State. v. Urbano, 256 Neb. at 211-2, 588 N.W.2d at 144, 157.

Fifth, if a piece of legislation is based on another state's statute, then the statute's coverage could be inferred from that model legislation. In this case, the Act was originally based on a similar statute enacted in Pennsylvania.(5) But the statutory intent and coverage of that Pennsylvania statute only covered those offenses specific to Pennsylvania's jurisdiction. (6) Since each state's criminal code and the history behind it is particular to that jurisdiction, there is no correlation and no intent inferred thereon.

Absent plain language of the Act and the legislative history, if the Legislature intended to include a class of offenders, it would have done so. "The Legislature is presumed to know the law. . . when passing new legislation." SID No. 1 v. Nebraska Pub. Power Dist., 253 Neb. 917, 573 N.W.2d 460 (1998). See also, State v.

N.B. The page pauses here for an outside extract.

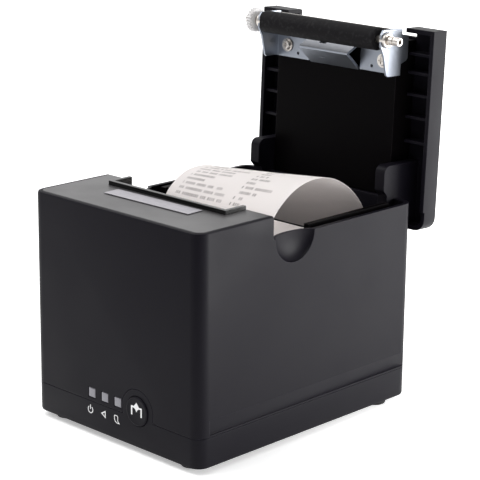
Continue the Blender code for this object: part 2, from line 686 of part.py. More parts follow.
def lid_shell(hinge):
    low_z = WALL_TOP_Z + GAP
    outer = rounded_box((-HALF, FRONT_DEPTH + GAP, low_z), (HALF, DEPTH, HEIGHT), CORNER, EDGE,
                        HEIGHT, ends=("rear",))
    hollow = rounded_box((-INNER, FRONT_DEPTH + GAP + WALL, low_z - 5),
                         (INNER, DEPTH - WALL, HEIGHT - WALL), CORNER - WALL, ends=("rear",))
    notch = box((-NOTCH_HALF, 40, low_z - 5), (NOTCH_HALF, NOTCH_Y, HEIGHT + 5))
    swing_room = box((-HALF - 5, 157, low_z - 5), (HALF + 5, DEPTH + 5, low_z + 1.3))
    ribs = [side_box(side, 46.5, INNER + 0.5, y - 0.75, y + 0.75, 116.5, HEIGHT - 1.5)
            for side in (-1, 1) for y in RIB_YS]
    arms = [prism("X", hinge_arm_outline(), *side_span(side, *ARM_X)) for side in (-1, 1)]
    eyes = [rod("X", (HINGE_Y, HINGE_Z), PIN_RADIUS + 0.4, side * 44, side * 54, 20)
            for side in (-1, 1)]
    piece("lid_shell", "black_case", outer,
          [(CUT, [hollow]), (CUT, [notch]), (CUT, [swing_room]), (JOIN, ribs), (JOIN, arms),
           (CUT, eyes)], parent=hinge, anchor=HINGE)


def lid_panel(hinge):
    """Smooth inner tray that covers the roll and carries the platen bracket."""
    outer = box((-45, 61.5, PANEL_Z), (45, 150, HEIGHT - WALL - GAP))
    hollow = box((-43, 63.5, PANEL_Z + 2), (43, 148, HEIGHT + 5))
    piece("lid_inner_panel", "black_inner", outer, [(CUT, [hollow])], parent=hinge, anchor=HINGE)


def platen_bracket(hinge):
    top = BRACKET_Z + BRACKET_THICK
    cheek_x = {-1: CHEEK_X - CHEEK_STEP, 1: CHEEK_X}
    plate = box((-cheek_x[-1] - 1.2, 57, BRACKET_Z), (CHEEK_X + 1.2, 80, top))
    cheek = [(53.6, 91.0), (56.2, 89.0), (62.5, 89.0), (68.0, 92.0), (79.0, 95.0), (80.0, 96.5),
             (80.0, top), (73.5, top), (72.0, 111.6), (70.5, 113.0), (59.0, 113.0), (57.5, 111.5),
             (57.0, top), (53.6, top)]
    outlines = {-1: cheek[:7] + cheek[-1:], 1: cheek}
    cheeks = [prism("X", outlines[side], *side_span(side, cheek_x[side], cheek_x[side] + 1.2))
              for side in (-1, 1)]
    window = box((-19.5, 65.5, BRACKET_Z - 5), (19.5, 85, top + 5))
    leaf = [(64.9, BRACKET_Z + 0.1), (64.9, top - 0.1), (66.0, top - 0.1), (71.0, 97.3),
            (79.2, top), (80.6, BRACKET_Z + 0.3), (71.4, 95.4), (70.4, 95.4)]
    holes = [rod("Z", (side * 28.3, 77.0), 0.9, 100, 110, 12) for side in (-1, 1)]
    bush_holes = [rod("X", (PLATEN_Y, PLATEN_Z), BUSH_RADIUS + GAP, side * 41, side * 50, 24)
                  for side in (-1, 1)]
    leaf_hole = box((-7.5, 66.0, 100.5), (-2.5, 76.0, 103.4))
    screw_holes = [rod("Z", (side * SCREW_X, SCREW_Y), 1.9, 100, 110, 16) for side in (-1, 1)]
    piece("platen_bracket", "steel", plate,
          [(JOIN, cheeks), (CUT, [window]), (JOIN, [prism("X", leaf, -18.3, 18.3)]), (CUT, holes),
           (CUT, [leaf_hole]), (CUT, bush_holes), (CUT, screw_holes)], parent=hinge, anchor=HINGE)
    for label, side in SIDES.items():
        spot = (side * SCREW_X, SCREW_Y)
        head = rod("Z", spot, 3.1, BRACKET_Z - 2.4, BRACKET_Z - 0.6, 24)
        washer = rod("Z", spot, 3.9, BRACKET_Z - 0.9, BRACKET_Z - GAP, 24)
        shank = rod("Z", spot, 1.5, BRACKET_Z - 1.0, PANEL_Z - GAP, 16)
        piece(f"bracket_screw_{label}", "nickel", head, [(JOIN, [washer]), (JOIN, [shank])],
              parent=hinge, anchor=HINGE)
        start = cheek_x[side] - 0.7
        ring = rod("X", (PLATEN_Y, PLATEN_Z), BUSH_RADIUS, side * start, side * (start + 3.9), 24)
        bore = rod("X", (PLATEN_Y, PLATEN_Z), SHAFT_RADIUS + GAP, side * 40, side * 51, 24)
        piece(f"platen_bush_{label}", "nickel", ring, [(CUT, [bore])], parent=hinge, anchor=HINGE)
    piece("fixed_blade", "nickel", box((-43, 54.4, BLADE_Z + 1.3), (43, 64.5, BRACKET_Z - GAP)),
          parent=hinge, anchor=HINGE)


def platen(axle):
    centre = (PLATEN_Y, PLATEN_Z)
    shaft = rod("X", centre, SHAFT_RADIUS, -SHAFT_HALF, SHAFT_HALF, 24)
    bore = rod("X", centre, 1.3, SHAFT_HALF - 6, SHAFT_HALF + 3, 16)
    piece("platen_shaft", "nickel", shaft, [(CUT, [bore])], parent=axle, anchor=PLATEN)
    clearance = rod("X", centre, SHAFT_RADIUS + GAP, -60, 60, 24)
    piece("platen_roller", "roller_rubber",
          rod("X", centre, PLATEN_RADIUS, -PLATEN_HALF, PLATEN_HALF, 40), [(CUT, [clearance])],
          parent=axle, anchor=PLATEN)
    wheel = gear("X", centre, PLATEN_GEAR_RADIUS, 5.9, 24, GEAR_X - GEAR_HALF, GEAR_X + GEAR_HALF)
    piece("platen_gear", "white_plastic", wheel, [(CUT, [clearance])], parent=axle, anchor=PLATEN)


def hinge_pins():
    for label, side in SIDES.items():
        piece(f"hinge_pin_{label}", "nickel",
              rod("X", (HINGE_Y, HINGE_Z), PIN_RADIUS, side * 42.1, side * 55.3, 20))


# ---------------------------------------------------------------- paper

STRIP_THICK = 0.2
STRIP_RIGHT = ((73.2, 96.9), (76.4, 107.0), (80.7, 116.1), (88.6, 123.6), (98.0, 129.0),
               (108.0, 131.8), (118.0, 132.0), (128.0, 129.9), (138.0, 125.0), (147.0, 118.0),
               (154.5, 108.5), (158.6, 96.9))
STRIP_LEFT = ((73.2, 96.9), (74.0, 106.6), (76.4, 115.9), (83.0, 122.0), (90.4, 126.0),
              (98.6, 127.6), (108.0, 127.2), (118.0, 124.6), (128.0, 120.0), (138.0, 114.0),
              (147.0, 107.0), (154.4, 96.9))
STRIP_COLUMNS = 6


def receipt_strip():
    """Printed strip that leaves the roll at its front, arches over it and hangs behind it."""
    bm = bmesh.new()
    rows = []
    for left, right in zip(STRIP_LEFT, STRIP_RIGHT):
        row = []
        for column in range(STRIP_COLUMNS + 1):
            share = column / STRIP_COLUMNS
            y, z = (Vector(left).lerp(Vector(right), share))
            x = PAPER_HALF * (2 * share - 1)
            row.append(bm.verts.new(world_point((x, y, z))))
        rows.append(row)
    for near, far in zip(rows, rows[1:]):
        for column in range(STRIP_COLUMNS):
            bm.faces.new((near[column], near[column + 1], far[column + 1], far[column]))
    mesh = bpy.data.meshes.new("receipt_strip")
    bm.to_mesh(mesh)
    bm.free()
    mesh.shade_smooth()
    mesh.materials.append(new_material("receipt_strip", "paper"))
    strip = bpy.data.objects.new("receipt_strip", mesh)
    parts.objects.link(strip)
    solidify = strip.modifiers.new("thickness", "SOLIDIFY")
    solidify.thickness = STRIP_THICK * MM
    solidify.offset = 0.0


def paper_roll():
    centre = (ROLL_Y, ROLL_Z)
    anchor = (0.0, ROLL_Y, ROLL_Z)
    body = rod("X", centre, ROLL_RADIUS, -PAPER_HALF, PAPER_HALF, 56)
    bore = rod("X", centre, CORE_RADIUS + GAP, -50, 50, 32)
    piece("paper_roll", "paper", body, [(CUT, [bore])], anchor=anchor)
    core = rod("X", centre, CORE_RADIUS, -PAPER_HALF + 0.2, PAPER_HALF - 0.2, 32)
    core_bore = rod("X", centre, CORE_RADIUS - 1.8, -50, 50, 32)
    piece("roll_core", "card", core, [(CUT, [core_bore])], anchor=anchor)


# ---------------------------------------------------------------- the whole printer

def build_printer():
    base_shell()
    feet()
    upper_case()
    top_panel()
    exit_bezel()
    top_label()
    status_windows()
    feed_button()
    front_board()
    paper_bin()
    mech_frame()
    print_head()
    cutter()
    feed_drive()
    sensors()
    rear_ports()
    power_switch()
    hinge_pins()
    paper_roll()
    receipt_strip()
    hinge = new_empty("lid_hinge", world_point(HINGE))
    hinge.rotation_euler.x = -OPEN_TURN
    lid_shell(hinge)
    lid_panel(hinge)
    platen_bracket(hinge)
    axle = new_empty("platen_axis", (Vector(PLATEN) - Vector(HINGE)) * MM, hinge)
    platen(axle)


clear_scene()
parts = new_collection("receipt_printer")
cutters = new_collection("cutters")
build_printer()
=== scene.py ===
"""Looks of the receipt printer: a finish for every solid and the fine pieces round the frame.

Places are given in device millimetres, as a drawing of the printer has them: x from the
middle to the right, y from the front face to the rear, z up from the base's lower edge.
Pieces on the lid are drawn with the lid shut and then swung open with it.
"""
import json
import math

import bmesh
import bpy
from bpy.props import FloatProperty, FloatVectorProperty, IntProperty, PointerProperty
from mathutils import Matrix, Vector, noise


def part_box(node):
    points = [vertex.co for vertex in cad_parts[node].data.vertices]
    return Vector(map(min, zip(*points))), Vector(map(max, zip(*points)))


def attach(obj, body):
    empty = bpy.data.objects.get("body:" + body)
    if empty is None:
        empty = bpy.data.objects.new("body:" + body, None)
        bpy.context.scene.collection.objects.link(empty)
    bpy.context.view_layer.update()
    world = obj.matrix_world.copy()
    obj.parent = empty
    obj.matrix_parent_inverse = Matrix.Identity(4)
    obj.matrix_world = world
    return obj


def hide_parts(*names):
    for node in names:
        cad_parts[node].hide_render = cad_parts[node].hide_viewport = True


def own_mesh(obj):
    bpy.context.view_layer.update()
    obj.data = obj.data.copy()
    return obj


bl_info = {
    "name": "Receipt Printer Looks",
    "version": (1, 0, 0),
    "blender": (4, 5, 0),
    "location": "3D View > Sidebar > Printer",
    "description": "Finishes and fine pieces for a receipt printer with its lid open",
    "category": "Object",
}

MM = 0.001

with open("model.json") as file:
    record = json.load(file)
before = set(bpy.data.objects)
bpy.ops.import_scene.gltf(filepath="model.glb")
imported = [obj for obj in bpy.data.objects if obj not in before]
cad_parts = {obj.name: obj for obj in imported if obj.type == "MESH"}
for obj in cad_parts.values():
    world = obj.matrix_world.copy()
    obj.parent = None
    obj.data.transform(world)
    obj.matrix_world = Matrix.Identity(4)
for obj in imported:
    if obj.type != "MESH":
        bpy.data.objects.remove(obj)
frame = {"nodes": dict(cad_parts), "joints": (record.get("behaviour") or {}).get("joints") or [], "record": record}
NODES = frame["nodes"]
JOINTS = {joint["name"]: joint for joint in frame["joints"]}
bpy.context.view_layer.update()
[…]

White, 254 Neb. 566, 577 N.W.2d 741 (1998).

In conclusion, it is the Attorney General's opinion that the Act does not include the taking of DNA samples of those persons convicted of the same or similar crimes under the prior Code.

DON STENBERG

Attorney General

Therese N. James

Assistant Attorney General

1. The new Code altered and/or eliminated other offenses listed under the prior Code as well:

the recently adopted Nebraska Criminal Code provides that conduct denominated "theft" in nine specific sections of the statutes constitutes a single offense embracing the separate offenses heretofore known as larceny, embezzlement, false pretenses, extortion, blackmail, fraudulent conversion, receiving stolen property, and the like. See §. 28-510 R.S. Supp. 1977.

Modern Sounds & Systems, Inc. v. Federated Mut. Ins. Co., 200 Neb. 46, 51, 262 N.W.2d 183 186-7 (1978).

2. Murder in the second degree, now under Neb. Rev. Stat. § 28-304, was very different from the previous Code under Neb. Rev. Stat. § 28-402. For example, the current Code states murder in the second degree in part as: "A person commits murder in the second degree if he causes death of a person intentionally but without premeditation." In contrast, the prior Code stated: "Whoever shall purposely and maliciously but without deliberation and premeditation kill another..."

3. "'The provisions of this code shall not apply to any offense committed prior to January 1, 1979. Such an offense shall be construed and punished according to the provisions of the law existing at the time of the commission thereof in the same manner as if this code had not been enacted. ' (Emphasis supplied.) We believe the foregoing language is clear, unequivocal, and not subject to interpretation." State v. Weinacht, 203 Neb. 124, 133, 277 N.W.2d 567, 572 (1979).

4.

5. "

6. House Bill No. 3 General Assembly of Pennsylvania (Special Session No. 1 of 1995): May 2, 1995: Section 102: .. [i]t is therefore in the best interest of the Commonwealth to establish a DNA data base and DAN data bank containing DNA samples submitted by individuals convicted of felony sex offenses and other specified offenses. Section 103: Definitions: . . ."felony sex offense" A felony offense, or an attempt, conspiracy or solicitation to commit a felony offense, under any of the following:

18 Pa.C.S.. Ch. 31 (relating to sexual offenses).

18 Pa.C.S. § 6312 (relating to sexual abuse of children). . . .

"Other specified offense." An offense, or an attempt, conspiracy or solicitation to commit an offense, under any of the following:

18 Pa.C.S. § 2502 (relating to murder).

18 Pa.C.S. § 2709(x)(2)(ii) (relating to harassment and stalking).

18 Pa.C.S. § 3126 (relating to indecent assault).